╔══

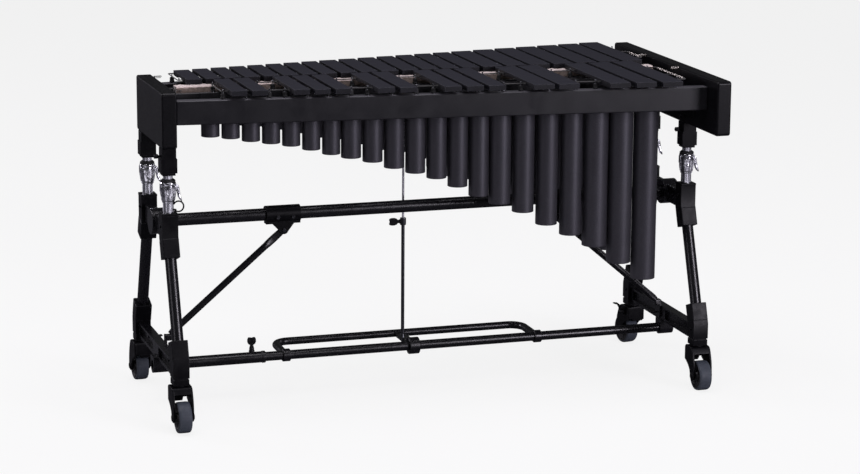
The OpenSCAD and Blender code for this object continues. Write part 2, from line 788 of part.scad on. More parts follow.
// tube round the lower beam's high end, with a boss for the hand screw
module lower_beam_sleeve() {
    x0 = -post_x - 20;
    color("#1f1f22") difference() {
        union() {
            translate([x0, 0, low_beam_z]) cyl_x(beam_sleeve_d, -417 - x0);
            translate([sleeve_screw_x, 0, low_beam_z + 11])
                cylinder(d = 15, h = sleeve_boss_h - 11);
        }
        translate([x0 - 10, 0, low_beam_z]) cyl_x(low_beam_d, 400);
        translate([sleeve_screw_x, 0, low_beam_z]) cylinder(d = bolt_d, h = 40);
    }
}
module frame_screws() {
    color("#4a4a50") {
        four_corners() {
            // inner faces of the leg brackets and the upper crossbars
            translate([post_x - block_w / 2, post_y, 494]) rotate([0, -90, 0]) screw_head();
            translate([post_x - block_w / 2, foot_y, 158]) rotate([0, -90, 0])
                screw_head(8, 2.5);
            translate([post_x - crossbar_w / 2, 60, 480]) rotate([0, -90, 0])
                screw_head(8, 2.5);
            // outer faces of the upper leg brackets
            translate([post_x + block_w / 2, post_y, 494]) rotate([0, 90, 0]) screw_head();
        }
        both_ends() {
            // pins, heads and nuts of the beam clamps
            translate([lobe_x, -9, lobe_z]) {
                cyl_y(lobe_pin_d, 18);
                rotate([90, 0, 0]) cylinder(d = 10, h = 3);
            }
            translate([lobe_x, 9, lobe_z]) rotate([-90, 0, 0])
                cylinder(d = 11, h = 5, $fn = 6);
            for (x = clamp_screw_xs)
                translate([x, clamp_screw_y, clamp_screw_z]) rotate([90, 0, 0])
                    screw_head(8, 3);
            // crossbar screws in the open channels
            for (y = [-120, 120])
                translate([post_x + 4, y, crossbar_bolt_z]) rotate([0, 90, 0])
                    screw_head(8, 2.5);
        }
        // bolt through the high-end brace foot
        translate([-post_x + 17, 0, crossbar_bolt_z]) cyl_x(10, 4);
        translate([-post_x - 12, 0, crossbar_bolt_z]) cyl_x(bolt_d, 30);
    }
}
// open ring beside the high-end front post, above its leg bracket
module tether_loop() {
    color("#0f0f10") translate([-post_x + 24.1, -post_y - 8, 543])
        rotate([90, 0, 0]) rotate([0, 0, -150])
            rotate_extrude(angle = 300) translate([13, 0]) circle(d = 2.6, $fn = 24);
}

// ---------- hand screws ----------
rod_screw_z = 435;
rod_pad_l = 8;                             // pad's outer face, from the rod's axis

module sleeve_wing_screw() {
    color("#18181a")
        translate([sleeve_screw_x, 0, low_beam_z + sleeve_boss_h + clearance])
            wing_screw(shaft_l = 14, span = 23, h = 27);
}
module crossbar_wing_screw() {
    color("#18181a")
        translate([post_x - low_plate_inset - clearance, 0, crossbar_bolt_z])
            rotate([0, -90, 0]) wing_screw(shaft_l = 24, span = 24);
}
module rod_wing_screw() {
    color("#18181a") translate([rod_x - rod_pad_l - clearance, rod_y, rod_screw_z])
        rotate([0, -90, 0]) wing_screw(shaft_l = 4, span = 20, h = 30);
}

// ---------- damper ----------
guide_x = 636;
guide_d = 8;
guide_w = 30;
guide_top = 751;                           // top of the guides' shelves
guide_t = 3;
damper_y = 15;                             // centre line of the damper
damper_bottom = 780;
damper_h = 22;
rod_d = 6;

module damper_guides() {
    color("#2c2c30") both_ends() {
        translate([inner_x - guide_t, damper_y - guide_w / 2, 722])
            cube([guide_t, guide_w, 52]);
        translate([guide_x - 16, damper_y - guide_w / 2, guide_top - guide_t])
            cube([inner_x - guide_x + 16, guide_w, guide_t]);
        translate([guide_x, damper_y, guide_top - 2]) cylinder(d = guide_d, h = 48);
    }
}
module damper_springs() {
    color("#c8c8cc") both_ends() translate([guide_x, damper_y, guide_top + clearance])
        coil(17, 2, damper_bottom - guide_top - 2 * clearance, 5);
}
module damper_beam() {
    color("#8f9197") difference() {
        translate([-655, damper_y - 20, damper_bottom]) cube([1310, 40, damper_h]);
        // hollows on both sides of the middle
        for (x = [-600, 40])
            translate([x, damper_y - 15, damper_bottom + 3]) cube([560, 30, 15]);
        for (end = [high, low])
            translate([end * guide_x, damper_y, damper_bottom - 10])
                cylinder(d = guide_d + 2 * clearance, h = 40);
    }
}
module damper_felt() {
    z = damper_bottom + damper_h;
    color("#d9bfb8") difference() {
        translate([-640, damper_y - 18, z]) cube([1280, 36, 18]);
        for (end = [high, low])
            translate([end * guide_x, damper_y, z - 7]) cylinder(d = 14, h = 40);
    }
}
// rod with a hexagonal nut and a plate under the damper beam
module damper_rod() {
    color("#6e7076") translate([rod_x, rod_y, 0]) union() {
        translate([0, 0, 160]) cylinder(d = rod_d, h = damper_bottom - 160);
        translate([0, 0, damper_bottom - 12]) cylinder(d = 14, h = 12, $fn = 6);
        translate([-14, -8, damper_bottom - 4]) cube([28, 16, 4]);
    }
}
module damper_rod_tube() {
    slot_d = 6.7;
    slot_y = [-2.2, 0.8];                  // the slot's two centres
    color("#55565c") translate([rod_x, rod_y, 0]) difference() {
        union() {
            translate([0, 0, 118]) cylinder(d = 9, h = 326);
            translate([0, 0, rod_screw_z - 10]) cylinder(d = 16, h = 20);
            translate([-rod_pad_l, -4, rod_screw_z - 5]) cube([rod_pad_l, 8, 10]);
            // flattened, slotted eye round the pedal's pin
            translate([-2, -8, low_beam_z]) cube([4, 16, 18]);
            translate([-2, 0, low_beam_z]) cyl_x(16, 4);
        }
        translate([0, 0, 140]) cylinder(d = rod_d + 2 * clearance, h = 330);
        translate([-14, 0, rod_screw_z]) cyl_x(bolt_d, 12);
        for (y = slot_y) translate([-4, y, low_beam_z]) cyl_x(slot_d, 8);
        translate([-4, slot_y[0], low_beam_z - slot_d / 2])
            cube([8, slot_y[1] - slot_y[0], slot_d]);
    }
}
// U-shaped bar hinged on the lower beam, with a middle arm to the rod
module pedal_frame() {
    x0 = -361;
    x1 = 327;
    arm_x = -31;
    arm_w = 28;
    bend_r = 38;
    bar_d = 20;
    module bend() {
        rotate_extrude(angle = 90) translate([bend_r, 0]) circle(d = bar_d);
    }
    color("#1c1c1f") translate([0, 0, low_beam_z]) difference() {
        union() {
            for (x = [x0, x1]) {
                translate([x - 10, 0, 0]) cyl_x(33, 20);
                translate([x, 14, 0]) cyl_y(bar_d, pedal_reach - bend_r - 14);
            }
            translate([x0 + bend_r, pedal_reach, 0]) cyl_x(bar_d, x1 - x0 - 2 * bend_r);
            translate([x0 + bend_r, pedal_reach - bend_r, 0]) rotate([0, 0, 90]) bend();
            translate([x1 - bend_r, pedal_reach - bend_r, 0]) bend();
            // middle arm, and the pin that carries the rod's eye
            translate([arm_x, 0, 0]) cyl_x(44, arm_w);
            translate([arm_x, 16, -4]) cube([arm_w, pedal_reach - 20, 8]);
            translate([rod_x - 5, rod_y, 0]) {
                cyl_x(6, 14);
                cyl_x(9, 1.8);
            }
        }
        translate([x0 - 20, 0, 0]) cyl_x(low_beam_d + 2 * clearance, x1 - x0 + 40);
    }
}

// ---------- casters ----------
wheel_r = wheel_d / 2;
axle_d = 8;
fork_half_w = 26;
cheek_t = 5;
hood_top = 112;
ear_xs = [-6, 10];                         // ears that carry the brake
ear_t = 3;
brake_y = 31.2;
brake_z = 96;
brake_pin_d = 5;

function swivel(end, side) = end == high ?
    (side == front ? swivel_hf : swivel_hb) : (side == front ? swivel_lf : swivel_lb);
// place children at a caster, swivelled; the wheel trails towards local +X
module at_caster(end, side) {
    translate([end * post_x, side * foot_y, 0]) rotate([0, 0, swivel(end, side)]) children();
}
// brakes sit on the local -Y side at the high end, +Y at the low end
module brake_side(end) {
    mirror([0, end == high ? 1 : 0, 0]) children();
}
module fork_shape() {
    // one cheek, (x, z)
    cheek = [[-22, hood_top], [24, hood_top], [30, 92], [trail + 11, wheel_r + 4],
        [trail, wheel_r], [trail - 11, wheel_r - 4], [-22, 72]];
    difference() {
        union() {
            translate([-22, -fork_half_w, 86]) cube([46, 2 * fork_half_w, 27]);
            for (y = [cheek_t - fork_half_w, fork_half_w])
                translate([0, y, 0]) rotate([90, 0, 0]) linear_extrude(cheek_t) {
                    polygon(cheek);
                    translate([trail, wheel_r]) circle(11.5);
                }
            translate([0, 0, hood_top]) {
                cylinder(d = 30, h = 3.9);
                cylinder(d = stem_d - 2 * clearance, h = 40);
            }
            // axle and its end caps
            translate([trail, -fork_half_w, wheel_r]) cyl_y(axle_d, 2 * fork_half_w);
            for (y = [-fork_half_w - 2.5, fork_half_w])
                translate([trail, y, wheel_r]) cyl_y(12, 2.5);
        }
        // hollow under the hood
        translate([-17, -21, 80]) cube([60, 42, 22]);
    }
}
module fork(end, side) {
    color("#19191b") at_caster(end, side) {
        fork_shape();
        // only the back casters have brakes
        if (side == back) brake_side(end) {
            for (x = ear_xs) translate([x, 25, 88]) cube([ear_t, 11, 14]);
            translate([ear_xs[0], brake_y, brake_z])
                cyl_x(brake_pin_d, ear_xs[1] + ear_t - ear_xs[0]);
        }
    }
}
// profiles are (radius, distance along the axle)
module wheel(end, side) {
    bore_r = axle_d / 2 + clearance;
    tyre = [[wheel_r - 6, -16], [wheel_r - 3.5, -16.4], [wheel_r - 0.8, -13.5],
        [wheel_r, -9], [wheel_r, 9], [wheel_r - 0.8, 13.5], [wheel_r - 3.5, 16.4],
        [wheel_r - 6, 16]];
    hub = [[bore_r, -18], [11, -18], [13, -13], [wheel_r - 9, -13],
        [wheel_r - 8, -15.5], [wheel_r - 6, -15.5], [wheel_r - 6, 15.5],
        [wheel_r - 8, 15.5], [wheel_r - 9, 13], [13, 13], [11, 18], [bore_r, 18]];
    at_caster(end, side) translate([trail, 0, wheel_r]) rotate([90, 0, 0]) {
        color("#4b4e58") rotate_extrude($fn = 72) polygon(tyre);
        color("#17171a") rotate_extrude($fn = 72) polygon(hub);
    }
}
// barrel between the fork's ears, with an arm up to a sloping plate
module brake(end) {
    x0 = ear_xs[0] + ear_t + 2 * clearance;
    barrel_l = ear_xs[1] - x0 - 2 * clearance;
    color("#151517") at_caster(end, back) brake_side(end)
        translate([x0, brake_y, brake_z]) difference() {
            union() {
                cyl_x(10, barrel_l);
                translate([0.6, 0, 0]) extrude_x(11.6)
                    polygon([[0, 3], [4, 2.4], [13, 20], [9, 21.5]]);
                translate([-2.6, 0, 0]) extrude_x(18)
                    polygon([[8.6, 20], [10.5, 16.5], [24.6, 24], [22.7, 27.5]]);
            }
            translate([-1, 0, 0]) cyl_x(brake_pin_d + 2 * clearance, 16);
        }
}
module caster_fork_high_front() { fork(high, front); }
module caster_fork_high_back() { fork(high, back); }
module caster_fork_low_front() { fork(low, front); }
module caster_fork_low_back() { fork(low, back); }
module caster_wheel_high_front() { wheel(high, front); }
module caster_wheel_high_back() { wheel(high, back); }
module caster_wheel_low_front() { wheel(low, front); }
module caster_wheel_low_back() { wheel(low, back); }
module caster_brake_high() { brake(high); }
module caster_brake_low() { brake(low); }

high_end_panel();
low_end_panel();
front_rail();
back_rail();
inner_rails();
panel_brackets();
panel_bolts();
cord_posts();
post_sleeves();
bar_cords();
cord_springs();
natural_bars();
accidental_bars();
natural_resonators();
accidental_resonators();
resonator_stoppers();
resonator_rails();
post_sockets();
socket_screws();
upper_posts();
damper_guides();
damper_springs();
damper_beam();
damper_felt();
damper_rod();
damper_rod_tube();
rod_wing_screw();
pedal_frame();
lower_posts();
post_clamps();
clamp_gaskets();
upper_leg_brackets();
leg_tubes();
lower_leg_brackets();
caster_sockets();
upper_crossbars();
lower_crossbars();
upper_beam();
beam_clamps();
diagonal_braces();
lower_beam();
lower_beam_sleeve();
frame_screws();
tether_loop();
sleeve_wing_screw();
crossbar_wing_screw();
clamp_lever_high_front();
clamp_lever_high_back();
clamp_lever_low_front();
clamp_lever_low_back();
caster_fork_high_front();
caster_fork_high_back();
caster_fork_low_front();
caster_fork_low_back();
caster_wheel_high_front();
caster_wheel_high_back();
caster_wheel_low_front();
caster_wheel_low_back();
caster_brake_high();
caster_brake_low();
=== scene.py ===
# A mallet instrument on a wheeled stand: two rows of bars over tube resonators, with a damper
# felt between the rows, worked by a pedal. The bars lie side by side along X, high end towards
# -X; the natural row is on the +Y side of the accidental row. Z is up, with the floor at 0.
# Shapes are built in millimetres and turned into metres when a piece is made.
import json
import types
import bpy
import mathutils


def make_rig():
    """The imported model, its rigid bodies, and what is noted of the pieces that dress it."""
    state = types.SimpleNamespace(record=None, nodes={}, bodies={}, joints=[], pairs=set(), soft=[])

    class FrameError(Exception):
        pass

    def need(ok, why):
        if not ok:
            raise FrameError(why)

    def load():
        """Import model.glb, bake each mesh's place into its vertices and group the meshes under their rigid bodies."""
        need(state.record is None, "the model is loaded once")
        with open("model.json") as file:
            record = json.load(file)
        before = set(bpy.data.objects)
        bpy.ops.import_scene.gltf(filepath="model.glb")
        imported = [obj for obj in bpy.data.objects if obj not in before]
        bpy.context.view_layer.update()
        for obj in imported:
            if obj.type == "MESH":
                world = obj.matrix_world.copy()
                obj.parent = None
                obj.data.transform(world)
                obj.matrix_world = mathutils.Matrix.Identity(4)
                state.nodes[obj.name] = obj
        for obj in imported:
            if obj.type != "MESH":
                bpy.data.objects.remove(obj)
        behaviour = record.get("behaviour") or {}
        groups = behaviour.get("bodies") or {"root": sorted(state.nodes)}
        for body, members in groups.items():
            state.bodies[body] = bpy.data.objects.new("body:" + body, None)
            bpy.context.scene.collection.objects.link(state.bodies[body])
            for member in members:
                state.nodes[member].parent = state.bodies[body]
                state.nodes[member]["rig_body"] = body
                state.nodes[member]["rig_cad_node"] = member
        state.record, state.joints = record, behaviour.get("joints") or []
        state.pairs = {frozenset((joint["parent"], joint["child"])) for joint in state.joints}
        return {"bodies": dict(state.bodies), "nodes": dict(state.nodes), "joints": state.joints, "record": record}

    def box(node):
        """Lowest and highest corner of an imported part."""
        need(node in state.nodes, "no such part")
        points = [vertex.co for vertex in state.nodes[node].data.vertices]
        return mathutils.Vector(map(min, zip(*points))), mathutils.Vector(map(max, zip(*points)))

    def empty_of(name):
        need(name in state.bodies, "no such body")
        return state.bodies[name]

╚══

Return exactly, and only, the lines from the one containing "import json" down to the one containing "for body, members", with both of those lines included.

_EXPECTED ANSWER:_
import json
import types
import bpy
import mathutils


def make_rig():
    """The imported model, its rigid bodies, and what is noted of the pieces that dress it."""
    state = types.SimpleNamespace(record=None, nodes={}, bodies={}, joints=[], pairs=set(), soft=[])

    class FrameError(Exception):
        pass

    def need(ok, why):
        if not ok:
            raise FrameError(why)

    def load():
        """Import model.glb, bake each mesh's place into its vertices and group the meshes under their rigid bodies."""
        need(state.record is None, "the model is loaded once")
        with open("model.json") as file:
            record = json.load(file)
        before = set(bpy.data.objects)
        bpy.ops.import_scene.gltf(filepath="model.glb")
        imported = [obj for obj in bpy.data.objects if obj not in before]
        bpy.context.view_layer.update()
        for obj in imported:
            if obj.type == "MESH":
                world = obj.matrix_world.copy()
                obj.parent = None
                obj.data.transform(world)
                obj.matrix_world = mathutils.Matrix.Identity(4)
                state.nodes[obj.name] = obj
        for obj in imported:
            if obj.type != "MESH":
                bpy.data.objects.remove(obj)
        behaviour = record.get("behaviour") or {}
        groups = behaviour.get("bodies") or {"root": sorted(state.nodes)}
        for body, members in groups.items():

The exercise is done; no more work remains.